Merge pull request #300357 from jovanpop-msft/patch-498514

prmerger-automator[bot] · web-flow · commit 311b27826316 · 2025-05-26T13:17:30.000Z
Best practices - optimize delta lake
diff --git a/articles/synapse-analytics/sql/best-practices-serverless-sql-pool.md b/articles/synapse-analytics/sql/best-practices-serverless-sql-pool.md
@@ -45,6 +45,10 @@ To minimize latency, colocate your Azure Storage account or Azure Cosmos DB anal
 
 For optimal performance, if you access other storage accounts with serverless SQL pool, make sure they're in the same region. If they aren't in the same region, there will be increased latency for the data's network transfer between the remote region and the endpoint's region.
 
+### Colocate your Azure Cosmos DB analytical storage and serverless SQL pool
+
+Make sure your Azure Cosmos DB analytical storage is placed in the same region as an Azure Synapse workspace. Cross-region queries might cause huge latencies.
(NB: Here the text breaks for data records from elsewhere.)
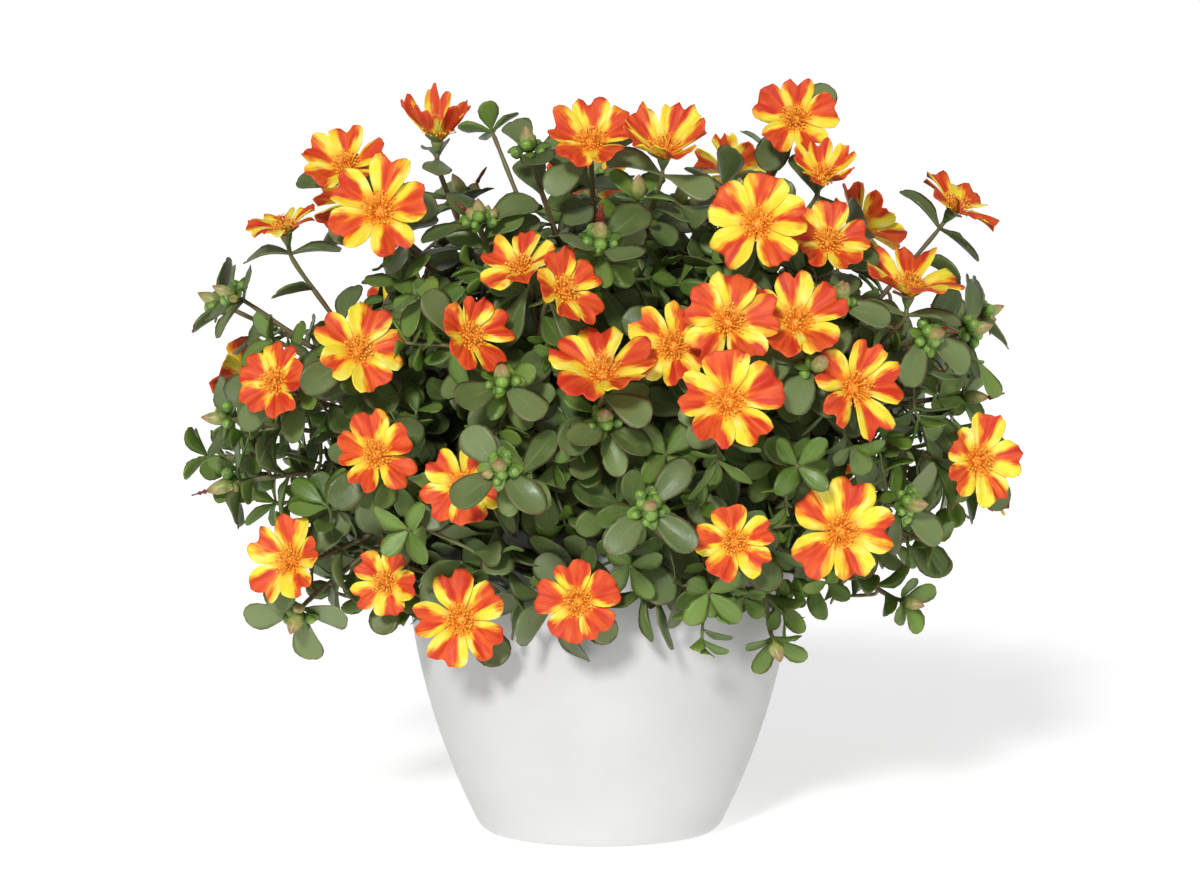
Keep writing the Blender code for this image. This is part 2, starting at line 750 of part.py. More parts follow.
def grow_trunks(stems, placed):
    for stem in stems:
        path = trunk_path(stem["root"], stem["fork"])
        cage = tube_cage(path, TRUNK_RADIUS + CLEARANCE, TRUNK_TOP_RADIUS + CLEARANCE)
        if placed.crossed(cage, keys=("soil",)):
            raise RuntimeError(f"{stem['name']} crosses another stem")
        stem["trunk"] = path
        placed.add(stem["name"], stem["name"] + " trunk",
                   tube_cage(path, TRUNK_RADIUS, TRUNK_TOP_RADIUS))


def grow_branches(stems, placed):
    for stem in stems:
        starts = []
        upper = stem["trunk"][-3:]
        for here, ahead in zip(upper, upper[1:]):
            for share in FORK_SHARES:
                starts.append((here.lerp(ahead, share), (ahead - here).normalized()))
        starts.append((stem["fork"], (upper[-1] - upper[-2]).normalized()))
        for index, tip in enumerate(stem["tips"]):
            end, way = tip_end(tip)
            tip["key"] = f"{stem['name']} {index}"
            starts.sort(key=lambda spot: (spot[0] - end).length)
            path = clear_branch(stem, tip, starts, end, way, placed)
            tip["path"] = path
            kept = [spot for spot in starts if (spot[0] - path[0]).length > FORK_SPACING]
            starts = kept or starts
            tip["tube"] = tube_mesh(path, BRANCH_RADIUS, TIP_RADIUS, BRANCH_CORNERS)
            placed.add(stem["name"], tip["key"], tube_cage(path, BRANCH_RADIUS, TIP_RADIUS))


def clear_branch(stem, tip, starts, end, way, placed):
    """The gentlest branch from the trunk to a tip that crosses no other node."""
    own = (tip.get("name"),)
    tries = [(bow, lead, spot) for bow in bows(starts[0][0], end) for spot in starts[:6]
             for lead in BRANCH_LEADS]
    tries.sort(key=lambda choice: choice[0].length)
    for bow, lead, (start, trunk_way) in tries:
        start_way = (trunk_way * BRANCH_START_TURN + (end - start).normalized()).normalized()
        path = branch_path(start, start_way, end, way, bow, lead)
        fat = tube_cage(path, BRANCH_RADIUS + CLEARANCE, TIP_RADIUS + CLEARANCE)
        thin = tube_cage(path[:-1], BRANCH_RADIUS, TIP_RADIUS)
        if placed.crossed(fat, family=stem["name"], keys=own):
            continue
        if not placed.crossed(thin, family=stem["name"]):
            return path
    raise RuntimeError(f"a tip of {stem['name']} can't be reached: {tip['centre']}")


def leaf_plan(tip):
    """Whorls of a tip: distance from its end, leaves, size, angle from the stem."""
    if tip["kind"] == "bloom":
        return BLOOM_WHORLS[: 3 - tip["seed"] % 2]
    return HEAD_WHORLS if tip["buds"] > 1 else ROSETTE_WHORLS


def grow_leaves(stems, placed):
    """Whorl by whorl, each leaf on a flat side of its branch and clear of the rest."""
    for number, stem in enumerate(stems):
        rng = random.Random(SEED + 100 + number)
        stem["leaves"] = []
        for tip in stem["tips"]:
            bm = bmesh.new()
            bm.from_mesh(tip["tube"])
            skin = BVHTree.FromBMesh(bm)
            bm.free()
            for distance, count, size, spread in leaf_plan(tip):
                spot = along_path(tip["path"], distance)
                if spot is None:
                    break
                grown = 0
                for flat in flat_sides(skin, spot, rng.randrange(BRANCH_CORNERS)):
                    if grown == count:
                        break
                    cage = clear_leaf(stem, tip, spot, flat, size, spread, rng, placed)
                    if cage is not None:
                        stem["leaves"].append(cage)
                        grown += 1


def flat_sides(skin, spot, first):
    """The directions square to a branch's flat sides at a spot on its axis."""
    root, way = spot
    frame = way.to_track_quat("Z", "Y")
    sides = []
    for step in range(4 * BRANCH_CORNERS):
        angle = TURN * step / (4 * BRANCH_CORNERS) + 0.1
        ray = frame @ Vector((math.cos(angle), math.sin(angle), 0.0))
        _, normal, _, _ = skin.ray_cast(root, ray)
        flat = (normal - way * normal.dot(way)).normalized()
        if all(flat.dot(other) < 0.7 for other in sides):
            sides.append(flat)
    half = len(sides) // 2
    order = [0, half, 1, half + 1] if half == 2 else range(len(sides))
    return [sides[(first + index) % len(sides)] for index in order]


def clear_leaf(stem, tip, spot, flat, size, spread, rng, placed):
    """A leaf at a spot that crosses nothing, or None if none of the tries is clear."""
    root, way = spot
    length = LEAF_LENGTH * size * rng.uniform(0.88, 1.08)
    width = LEAF_WIDTH * size * rng.uniform(0.9, 1.1)
    droop = rng.uniform(0.05, 0.22)
    for step in LEAF_TRIES:
        open_angle = math.radians(spread + step)
        along = way * math.cos(open_angle) + flat * math.sin(open_angle)
        upward = way * math.sin(open_angle) - flat * math.cos(open_angle)
        shape = (root, along, upward, length, width, droop)
        points, faces = leaf_cage(*shape, CLEARANCE)
        if placed.crossed((points, faces), family=stem["name"]):
            continue
        points[0] = points[0].lerp(points[3], 0.6)
        if placed.crossed((points, faces), keys=(tip["key"],)):
            continue
        placed.add(stem["name"], tip["key"] + " leaf", leaf_cage(*shape))
        return leaf_cage(*shape)
    return None


def grow_buds(stems, placed):
    """The buds and seed cups that crowd the tips of the shoots."""
    for number, stem in enumerate(stems):
        rng = random.Random(SEED + 200 + number)
        stem["buds"] = []
        for tip in stem["tips"]:
            for k in range(tip.get("buds", 0)):
                shape = bud_shape(tip, k, rng)
                if placed.crossed(bud_cage(*shape, CLEARANCE), family=stem["name"]):
                    continue
                stem["buds"].append(bud_cage(*shape))
                placed.add(stem["name"], tip["key"] + " bud", bud_cage(*shape))


def bud_shape(tip, k, rng):
    """Centre, axis, radius and length of one bud: the first at the tip, others round it."""
    right, up, out = tip["axes"]
    size = BUD_RADIUS * rng.uniform(0.8, 1.0)
    if k == 0:
        return tip["centre"] + out * 0.003, out, size, 4.2 * size
    angle = GOLDEN_ANGLE * k + rng.uniform(-0.2, 0.2)
    way = right * math.cos(angle) + up * math.sin(angle)
    centre = tip["centre"] + way * (0.95 * size) + out * rng.uniform(-0.002, 0.002)
    return centre, (way + out * 0.8).normalized(), size, 2.4 * size


def build_stems(stems, collection, workshop, finish):
    """One solid a stem: its trunk, branches, leaves and buds joined."""
    for stem in stems:
        name = "stem_" + stem["name"]
        trunk = tube_mesh(stem["trunk"], TRUNK_RADIUS, TRUNK_TOP_RADIUS, TRUNK_CORNERS)
        base = add_object(name, trunk, collection, finish)
        for index, tip in enumerate(stem["tips"]):
            add_object(f"branch_{index}", tip["tube"], workshop, finish)
        for cage in stem["buds"] + stem["leaves"]:
            add_object("growth", mesh_from("growth", *cage), workshop, finish)
        union(base, workshop)


def main():
    for thing in list(bpy.data.objects):
        bpy.data.objects.remove(thing)
    scene = bpy.context.scene
    model = bpy.data.collections.new(OBJECT_NAME)
    cutters = bpy.data.collections.new("cutters")
    workshop = bpy.data.collections.new("to_join")
    for made in (model, cutters, workshop):
        scene.collection.children.link(made)

    plastic = material("white_plastic", (0.80, 0.80, 0.80), 0.35)
    peat = material("potting_soil", (0.035, 0.024, 0.017), 0.95)
    green = material("stem_and_leaf", (0.085, 0.160, 0.055), 0.50)
    orange = material("petal", (0.800, 0.230, 0.040), 0.55)

    stems = plan_tips()
    pot = build_pot(model, plastic)
    soil = build_soil(model, cutters, peat, [stem["root"] for stem in stems])
    placed = Placed()
    placed.add("pot", "pot", object_cage(pot))
    placed.add("soil", "soil", object_cage(soil))
    place_blooms(stems, placed)
    grow_trunks(stems, placed)
    grow_branches(stems, placed)
    grow_buds(stems, placed)
    grow_leaves(stems, placed)
    build_stems(stems, model, workshop, green)
    for stem in stems:
        for tip in stem["tips"]:
            if tip["kind"] == "bloom":
                mesh = mesh_from(tip["name"], *tip_cage(tip, tip["centre"], 0.0))
                add_object(tip["name"], mesh, model, orange)
    for thing in model.objects:
        thing.data.shade_smooth()


main()
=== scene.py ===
"""Looks of the striped portulaca in its pot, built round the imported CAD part.

Metres, +Z up, the plant's front faces -Y. The stems, branches, leaves, buds and blooms
grow here from the same tables and rules as the CAD solids, so that each finer piece
keeps the form and place of the node it stands for. More side shoots and leaves then
close up the mound.
"""
import math
import random

import bmesh
import bpy
import numpy as np
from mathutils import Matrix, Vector
from mathutils.bvhtree import BVHTree
from mathutils.geometry import interpolate_bezier


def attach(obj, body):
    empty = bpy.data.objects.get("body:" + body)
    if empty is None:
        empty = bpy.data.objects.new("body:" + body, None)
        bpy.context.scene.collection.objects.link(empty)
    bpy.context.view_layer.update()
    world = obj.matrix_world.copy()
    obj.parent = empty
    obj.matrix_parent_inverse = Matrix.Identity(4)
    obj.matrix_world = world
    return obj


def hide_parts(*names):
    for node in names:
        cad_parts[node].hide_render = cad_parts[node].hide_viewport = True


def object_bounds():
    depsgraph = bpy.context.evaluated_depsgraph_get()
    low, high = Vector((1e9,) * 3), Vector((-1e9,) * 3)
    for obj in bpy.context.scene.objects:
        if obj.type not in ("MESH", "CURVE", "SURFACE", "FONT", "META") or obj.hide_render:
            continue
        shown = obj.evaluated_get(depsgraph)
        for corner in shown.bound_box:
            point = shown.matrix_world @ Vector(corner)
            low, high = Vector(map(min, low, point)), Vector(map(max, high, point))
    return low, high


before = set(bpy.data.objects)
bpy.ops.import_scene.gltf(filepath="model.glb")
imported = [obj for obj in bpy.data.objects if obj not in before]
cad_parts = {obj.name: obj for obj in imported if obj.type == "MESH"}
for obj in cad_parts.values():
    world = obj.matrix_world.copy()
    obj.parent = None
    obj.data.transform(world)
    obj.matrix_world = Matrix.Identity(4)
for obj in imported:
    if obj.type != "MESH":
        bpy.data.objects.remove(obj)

CAD_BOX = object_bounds()

SEED = 20
SEAT_GAP = 0.0003
CLEARANCE = 0.0005
TURN = 2.0 * math.pi

# Pot and soil
POT_HEIGHT = 0.143
POT_RIM_RADIUS = 0.0885
POT_BASE_RADIUS = 0.0535
POT_TAPER = 2.1
POT_WALL = 0.0028
POT_FLOOR = 0.0060
POT_BASE_ROUNDING = 0.0040
SOIL_EDGE_HEIGHT = 0.1270
SOIL_CENTRE_HEIGHT = 0.1330
HOLE_BOTTOM = 0.1040
CENTRE_RING = 0.010
POT_SIDES = 144
OUTER_RINGS = 34
INNER_RINGS = 24
SOIL_SIDES = 96
SOIL_ROUGHNESS = 0.0011
GRAINS = 330
GRAIN_SIZES = (0.0008, 0.0026)
PERLITE_EVERY = 9

# Stems
TRUNK_RADIUS = 0.0023
TRUNK_TOP_RADIUS = 0.0018
BRANCH_RADIUS = 0.0013
TIP_RADIUS = 0.0011
TWIG_RADIUS = 0.0009
BRANCH_CORNERS = 4
TRUNK_STRAIGHT_TO = 0.1400
TRUNK_POINTS = 5
BRANCH_POINTS = 3
BRANCH_START_TURN = 0.35
FORK_SHARES = (0.0, 0.2, 0.4, 0.6, 0.8)
FORK_SPACING = 0.0045
BRANCH_LEADS = (0.022, 0.012)
TIP_STUB = 0.006
BOWS = (0.0, 0.012, 0.024, 0.036, 0.050)
TRUNK_ROUNDING = 0.012
BRANCH_ROUNDING = 0.010
TWIG_ROUNDING = 0.006
BRANCH_SPACING = 0.005
TWIG_SPACING = 0.004

# Leaves
LEAF_LENGTH = 0.0255
LEAF_WIDTH = 0.0145
LEAF_THICKNESS = 0.0015
LEAF_EDGE = 0.0006
LEAF_BODY = 0.0014
LEAF_GROOVE = 0.0005
RIB_DEPTH = 0.00018
SMALL_LEAF = 0.68
GOLDEN_ANGLE = math.radians(137.5)
LEAF_TRIES = (0, 8, -8, 16, -16, 25, -25, 34, -34)
BLOOM_WHORLS = ((0.0035, 2, 1.0, 80), (0.022, 1, 1.0, 65), (0.044, 1, 1.0, 60))
HEAD_WHORLS = ((0.0040, 3, 1.0, 68), (0.024, 1, 1.0, 62))
ROSETTE_WHORLS = ((0.0015, 4, SMALL_LEAF, 55),)

# Blooms and buds
PETALS = 5
PETAL_THICKNESS = 0.0010
PETAL_FOOT_THICKNESS = 0.0009
PETAL_THINNING = 0.0005
PETAL_LAP = 0.0007
PETAL_BASE_LIFT = math.radians(38.0)
CALYX_DEPTH = 0.0050
CALYX_RADIUS = 0.0021
BLOOM_SEAT = 0.0040
BLOOM_SHIFTS = (0.0, 0.003, -0.003, 0.006, -0.006, 0.010, -0.010, 0.015, -0.015, 0.021, -0.021)
BACK_PITCH = 14
BACK_LIFT = 12
BUD_RADIUS = 0.0033
BUD_SIDES = 4
BUD_RISE = 0.003
BUD_STAGGER = 0.002
WITHERED_LENGTH = 0.0045
WITHERED_DRIFT = 0.003
WITHERED_RADIUS = 0.0015
STAMENS = 72
STYLE_ARMS = 6
FILAMENT_RADII = np.array([0.00026, 0.00020, 0.00015])
ANTHER_PLACES = np.array([-0.0003, 0.0002, 0.0008])
ANTHER_RADII = np.array([0.00022, 0.00052, 0.00018])
STYLE_RADII = (0.00030, 0.00024, 0.00016)
STYLE_CURL = 0.0024
FILAMENT_OFFSET = 0.0006
CUP_RADII = np.array([0.0012, 0.0016, 0.0024, 0.0029, 0.0018])
CUP_FOOT = np.array([0.0, 0.0012, 0.0030])
CUP_BRIM = np.array([-0.0002, 0.0008])
SEPAL_FROM = 0.10
SEPAL_TO = 0.44
SEPALS = 2
SEPAL_DROP = 0.0014
SEPAL_STEP = 0.0004
SEPAL_THICKNESS = 0.0006
HEAD_DEPTH = 0.003
BRACT_STALK = 0.006
BRACTS = 4
BRACT_LENGTH = 0.0095
BRACT_WIDTH = 0.0055

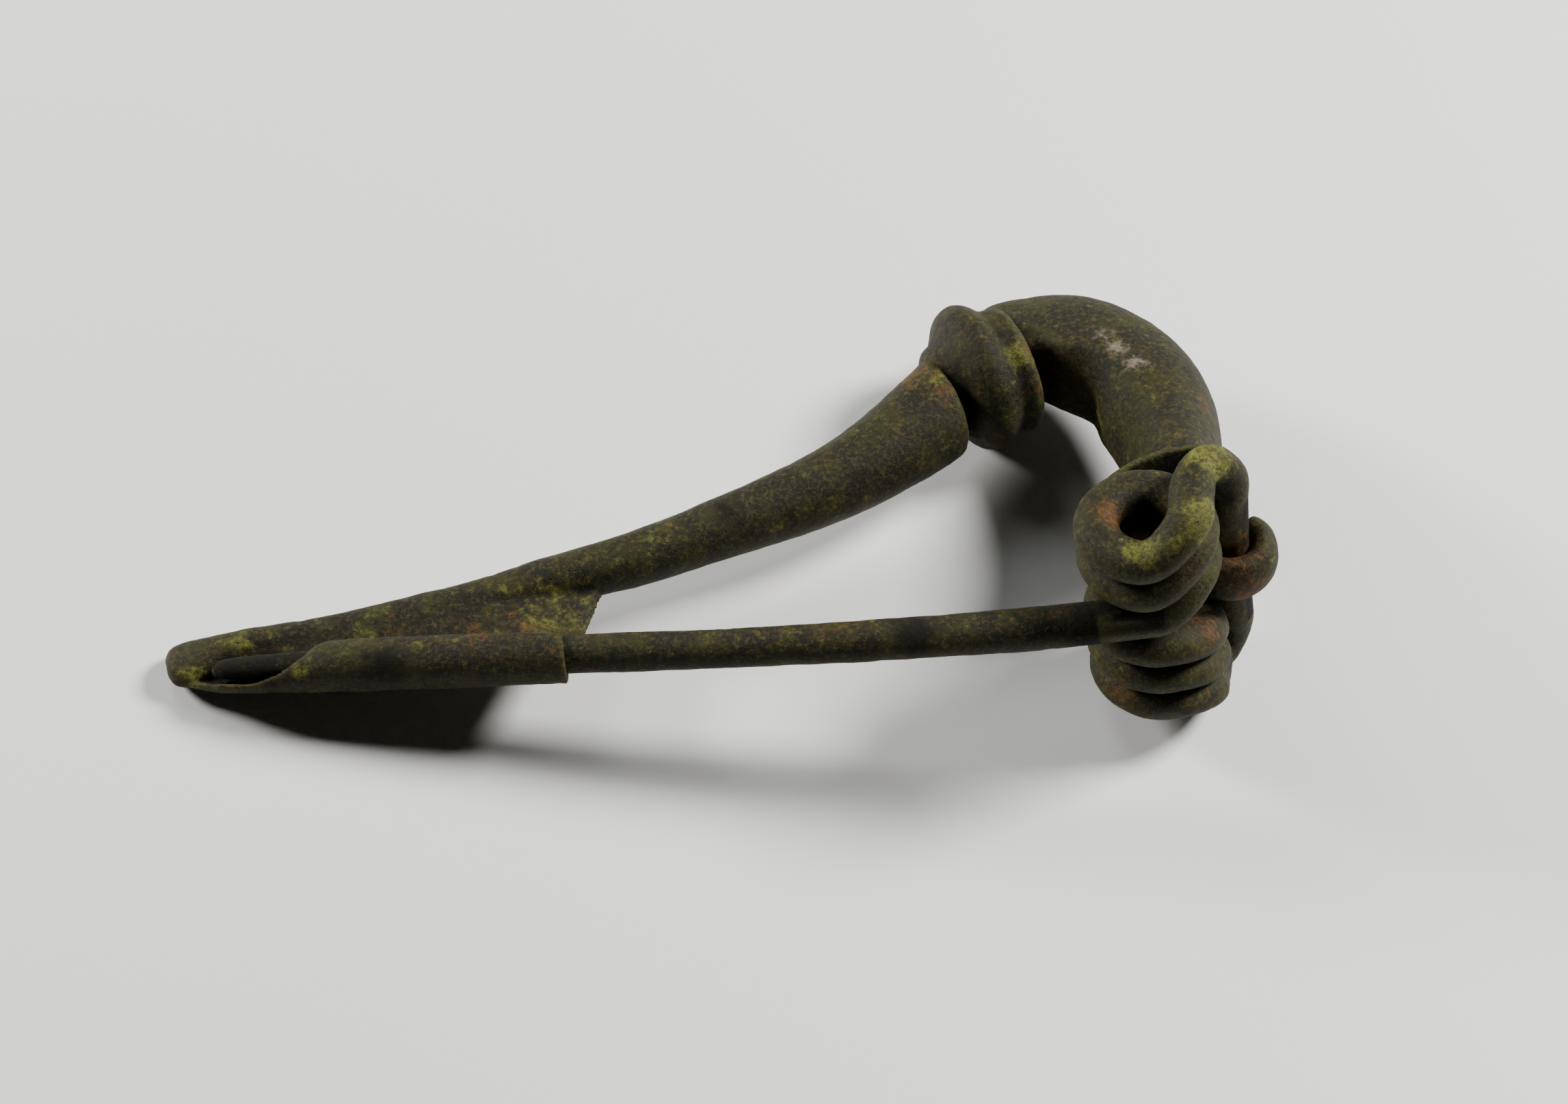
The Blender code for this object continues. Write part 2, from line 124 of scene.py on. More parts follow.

Use the region property in the connection string to explicitly specify the region where the analytical store is placed (see [Query Azure Cosmos DB by using serverless SQL pool](query-cosmos-db-analytical-store.md#overview)): `account=<database account name>;database=<database name>;region=<region name>'`
+
 ### Azure Storage throttling
 
 Multiple applications and services might access your storage account. Storage throttling occurs when the combined IOPS or throughput generated by applications, services, and serverless SQL pool workloads exceeds the limits of the storage account. As a result, you'll experience a significant negative effect on query performance.
@@ -64,10 +68,6 @@ If possible, you can prepare files for better performance:
 - It's better to have equally sized files for a single OPENROWSET path or an external table LOCATION.
 - Partition your data by storing partitions to different folders or file names. See [Use filename and filepath functions to target specific partitions](#use-filename-and-filepath-functions-to-target-specific-partitions).
 
-### Colocate your Azure Cosmos DB analytical storage and serverless SQL pool
-
-Make sure your Azure Cosmos DB analytical storage is placed in the same region as an Azure Synapse workspace. Cross-region queries might cause huge latencies. Use the region property in the connection string to explicitly specify the region where the analytical store is placed (see [Query Azure Cosmos DB by using serverless SQL pool](query-cosmos-db-analytical-store.md#overview)): `account=<database account name>;database=<database name>;region=<region name>'`
-
 ## CSV optimizations
 
 Here are best practices for using CSV files in serverless SQL pool.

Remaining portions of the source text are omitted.